Polish politician (born 1961)

Tomasz Posadzki (/pl/; born 13 November 1961) is the former mayor of Gdańsk, Poland, from 1994 to 1998.

A lawyer by profession, in 1986, he graduated from the Faculty of Law and Administration at the University of Gdańsk. In the early 1980s, he participated in organizing the Independent Students' Union.

After graduating, he was admitted to the bar and started to run his own lawyer's office in Gdańsk. From 1994 to 2002, he was a councilman in Gdańsk, and was the mayor of the city from 1994 to 1998. He was succeeded by Paweł Adamowicz. He was a member of the Association of Polish Cities. From 2000 to 2006, he was employed at Telewizja Polska, where he was the vice-president of its board and then the general director of corporate affairs.

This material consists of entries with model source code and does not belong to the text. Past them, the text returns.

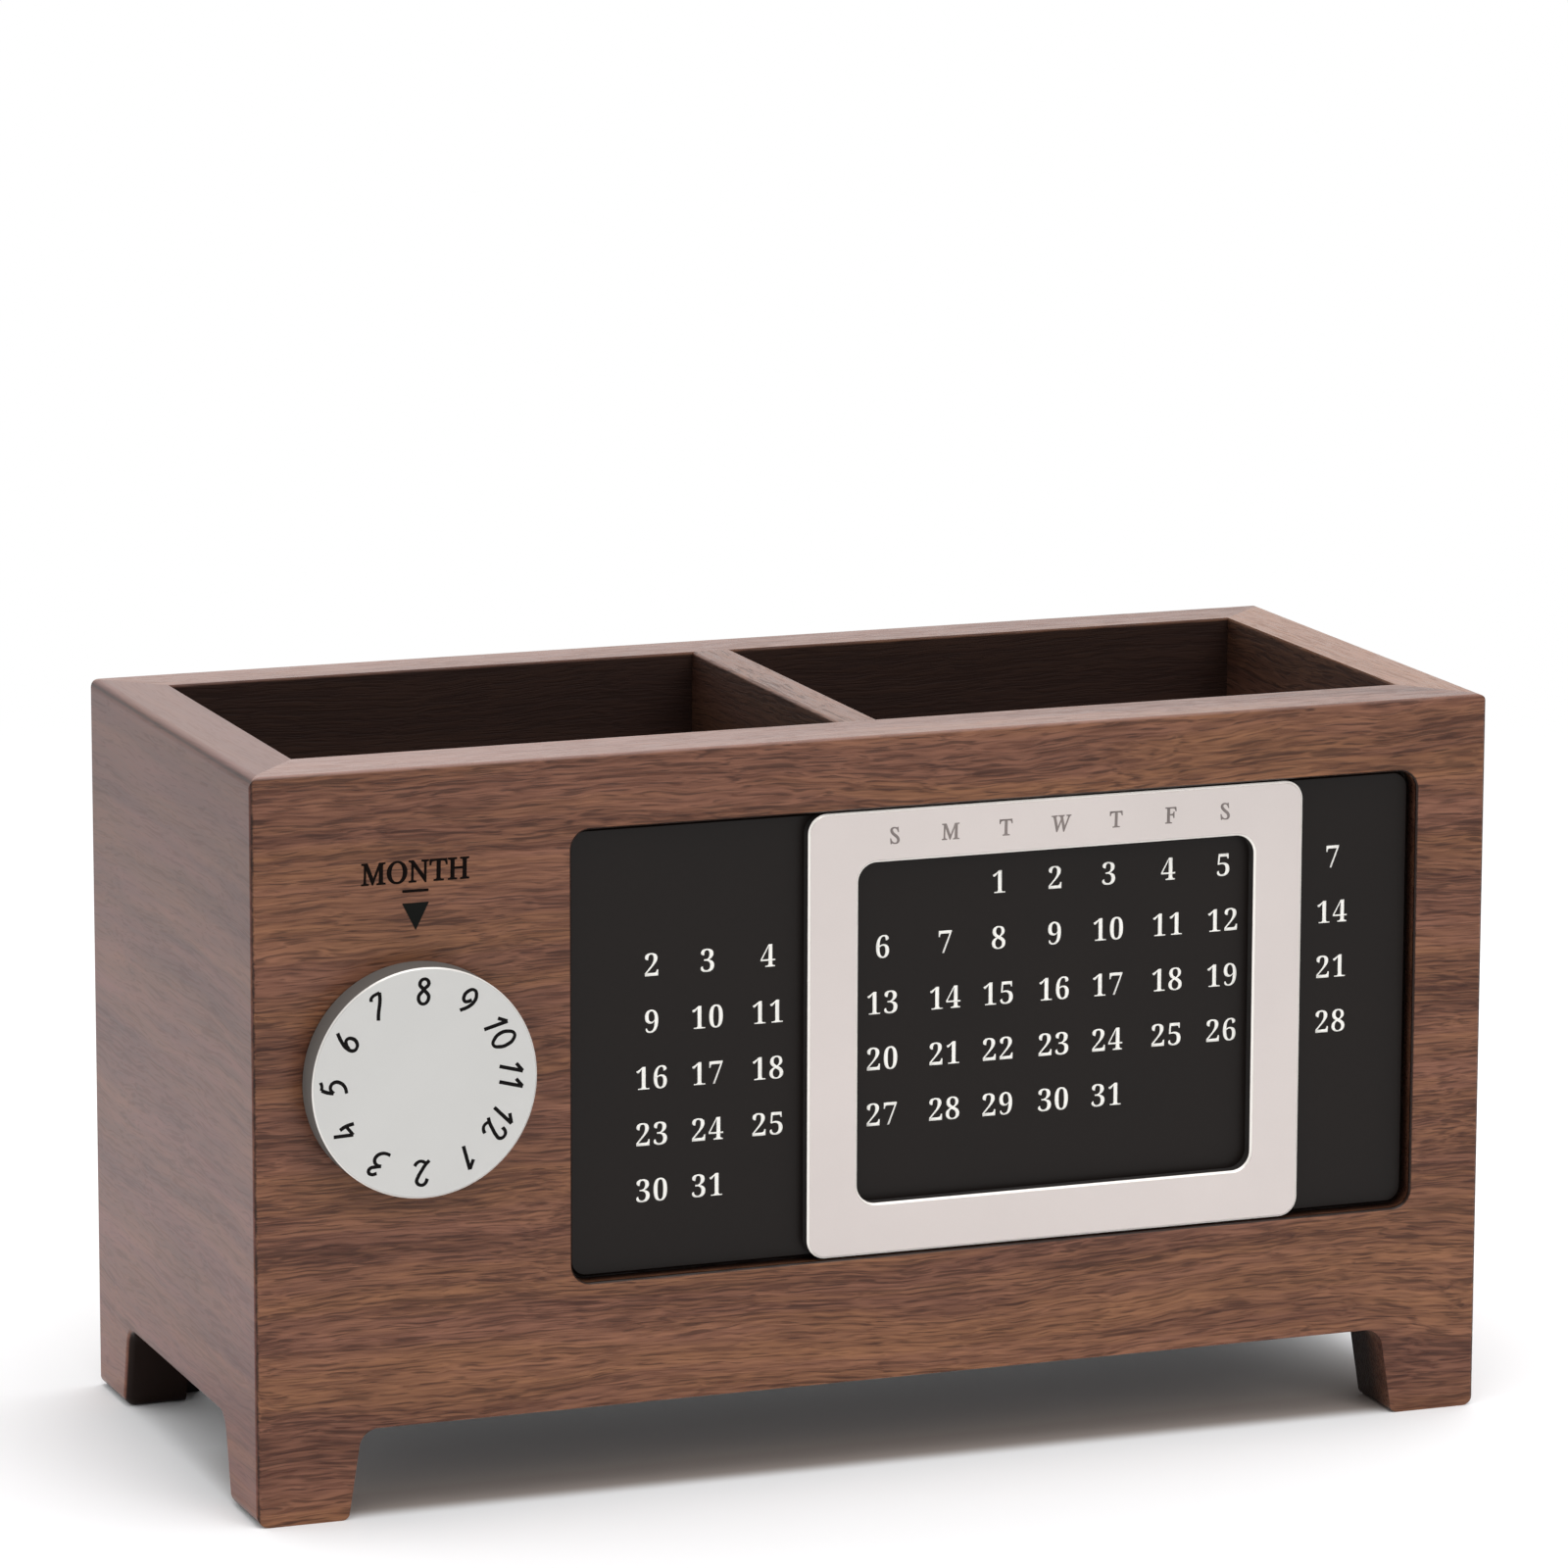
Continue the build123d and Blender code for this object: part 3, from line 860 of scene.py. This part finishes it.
@dataclass
class WoodenBox:
    """The mitred box with its divider, splines and burnt month label.

    The mouth is the edge of the recess for the plate, and a fade is how far in from the sides of
    a cut its painted shade reaches full strength.
    """

    label_x: float = -74.7 * MM
    label_base: float = 96.75 * MM
    label_height: float = 3.2 * MM
    bar_z: float = 95.4 * MM
    bar_width: float = 4.1 * MM
    bar_height: float = 0.42 * MM
    bar_rounding: float = 0.126 * MM
    pointer_top: float = 93.6 * MM
    pointer_tip: float = 89.43 * MM
    pointer_width: float = 4.2 * MM
    pointer_rounding: float = 0.12 * MM
    letter_depth: float = 0.06 * MM
    arch_height: float = 11.5 * MM
    floor_groove: float = 4.0 * MM
    divider_housing: float = 3.0 * MM
    plate_margin: float = 5.0 * MM
    mouth: Pair = (-0.15 * MM, 0.9 * MM)
    mouth_fade: float = 0.3 * MM
    recess_fade: float = 2.2 * MM
    arch_fade: float = 0.35 * MM
    front_arch_fade: float = 6.5 * MM
    front_y: float = field(init=False)
    places: dict[str, object] = field(init=False)
    front_cuts: tuple[tuple[Triple, Triple, float], ...] = field(init=False)

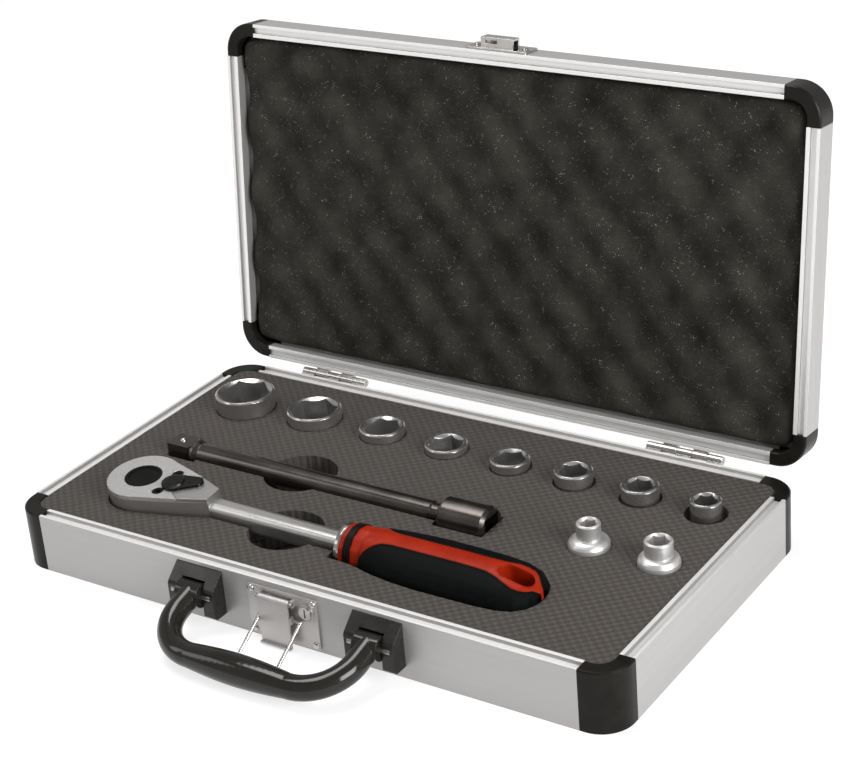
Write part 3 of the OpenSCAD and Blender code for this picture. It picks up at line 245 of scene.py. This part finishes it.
gripRed = mouldedPlastic("gripRed", redLook)
blackPart = mouldedPlastic("blackPart", blackPartLook)
switchPlastic = mouldedPlastic("switchPlastic", switchLook)
gripRubber = mouldedPlastic("gripRubber", padLook)
floorPanel = mouldedPlastic("floorPanel", floorPanelLook)
for corner in ("fl", "fr", "bl", "br"):
    dress("base_corner_" + corner, cornerPlastic)
    dress("lid_corner_" + corner, cornerPlastic)
for nodeName in ("handle_bracket_left", "handle_bracket_right"):
    dress(nodeName, bracketPlastic)
dress("carry_handle", handlePlastic)
dress("grip_core", gripRed)
dress("grip_pads", gripRubber)
for nodeName in ("cover_screws", "release_button", "grip_ring"):
    dress(nodeName, blackPart)
dress("reversing_lever", switchPlastic)
dress("base_panel", floorPanel)


# ---------- the lid's outer sheet, pressed with small pyramids ----------

sheetLook = {"dark": (0.20, 0.195, 0.19), "light": (0.27, 0.265, 0.26), "pitch": 0.006, "bump": 0.0006,
             "groove": 0.1, "peakHighlight": 0.6, "rough": 0.42, "metal": 0.6}


def diamondWaves(tree, pitch, plane):
    axes = coordAxes(tree, "Object")
    first, second = (axes[axis.upper()] for axis in plane)
    waves = []
    for sign in ("ADD", "SUBTRACT"):
        phase = maths(tree, "MULTIPLY", maths(tree, sign, first, second), math.pi / pitch)
        waves.append(maths(tree, "ABSOLUTE", maths(tree, "SINE", phase)))
    return maths(tree, "MINIMUM", *waves)


def pressedSheet():
    mat, tree, shader = startMaterial("lidSheet")
    height = diamondWaves(tree, sheetLook["pitch"], "xz")
    # colour follows the pyramid height: grooves painted darker as painted shade, peaks lighter as painted
    # highlight
    colour = rampBetween(tree, height, sheetLook["dark"], sheetLook["light"],
                         sheetLook["groove"], sheetLook["peakHighlight"])
    tree.links.new(colour, shader.inputs["Base Color"])
    shader.inputs["Roughness"].default_value = sheetLook["rough"]
    shader.inputs["Metallic"].default_value = sheetLook["metal"]
    bumpFrom(tree, shader, height, sheetLook["bump"], 0.6)
    return mat


dress("lid_panel", pressedSheet())


# ---------- plated steel ----------

def platedSteel(name, look):
    mat, tree, shader = startMaterial(name)
    coords = objectCoords(tree)
    smear = noiseFrom(tree, coords, look["smear"], 4)
    tree.links.new(rampBetween(tree, smear, look["dark"], look["light"]), shader.inputs["Base Color"])
    tree.links.new(spread(tree, smear, look["roughLow"], look["roughHigh"]), shader.inputs["Roughness"])
    shader.inputs["Metallic"].default_value = look.get("metal", 1.0)
    grain = noiseFrom(tree, coords, look["grain"], 2)
    bumpFrom(tree, shader, grain, look["bump"], 0.5, look["edge"])
    return mat


nickelLook = {"dark": (0.42, 0.40, 0.385), "light": (0.56, 0.54, 0.52), "smear": 70, "roughLow": 0.16,
              "roughHigh": 0.28, "grain": 900, "bump": 0.00003, "edge": 0.0004}
plateLook = {"dark": (0.40, 0.385, 0.375), "light": (0.47, 0.455, 0.445), "smear": 60, "roughLow": 0.30,
             "roughHigh": 0.40, "grain": 900, "bump": 0.00002, "edge": 0.0005, "metal": 0.75}
chromeLook = {"dark": (0.40, 0.39, 0.38), "light": (0.50, 0.49, 0.48), "smear": 60, "roughLow": 0.16,
              "roughHigh": 0.24, "grain": 500, "bump": 0.00001, "edge": 0.0004}
socketLook = {"dark": (0.50, 0.49, 0.48), "light": (0.60, 0.59, 0.58), "smear": 60, "roughLow": 0.20,
              "roughHigh": 0.28, "grain": 500, "bump": 0.00001, "edge": 0.0004, "metal": 0.95}
# flanged sockets: a rougher satin finish, with a base colour raised above the other sockets as a painted highlight
# standing in for the flange glare
flangeGlareLook = {"dark": (0.60, 0.59, 0.58), "light": (0.70, 0.69, 0.68), "smear": 60, "roughLow": 0.34,
              "roughHigh": 0.42, "grain": 1500, "bump": 0.00001, "edge": 0.0004, "metal": 0.8}
# extension bar: base colour darkened far below chrome as painted shade, standing in for the dark surroundings it
# reflects
barShadeLook = {"dark": (0.065, 0.058, 0.053), "light": (0.10, 0.091, 0.084), "smear": 40, "roughLow": 0.18,
           "roughHigh": 0.26, "grain": 500, "bump": 0.00001, "edge": 0.0005, "metal": 0.9}
satinLook = {"dark": (0.33, 0.32, 0.31), "light": (0.52, 0.51, 0.50), "smear": 1500, "roughLow": 0.32,
             "roughHigh": 0.44, "grain": 1800, "bump": 0.00003, "edge": 0.0006, "metal": 0.6}
shankLook = {"dark": (0.46, 0.45, 0.435), "light": (0.51, 0.50, 0.485), "smear": 40, "roughLow": 0.26,
             "roughHigh": 0.30, "grain": 300, "bump": 0.0000005, "edge": 0.0005, "metal": 0.88}
steelLook = {"dark": (0.30, 0.295, 0.29), "light": (0.40, 0.395, 0.39), "smear": 90, "roughLow": 0.28,
             "roughHigh": 0.4, "grain": 1200, "bump": 0.00003, "edge": 0.0003}
nickel = platedSteel("nickel", nickelLook)
chrome = platedSteel("chrome", chromeLook)
barShadedChrome = platedSteel("barShadedChrome", barShadeLook)
socketChrome = platedSteel("socketChrome", socketLook)
flangeGlareChrome = platedSteel("flangeGlareChrome", flangeGlareLook)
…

Starting in the early 1990s, he was involved in the activities of the Democratic Union and Freedom Union parties. In 2005, he joined the Democratic Party. He applied unsuccessfully to run for the Sejm in 1991 and 1993 for the Democratic Union and to the Senate in 2007 for the Left and Democrats. In 2012, he was appointed Honorary Consul of Estonia in Gdańsk.

In 2010, he was awarded the fourth class of the Order of the Cross of Terra Mariana.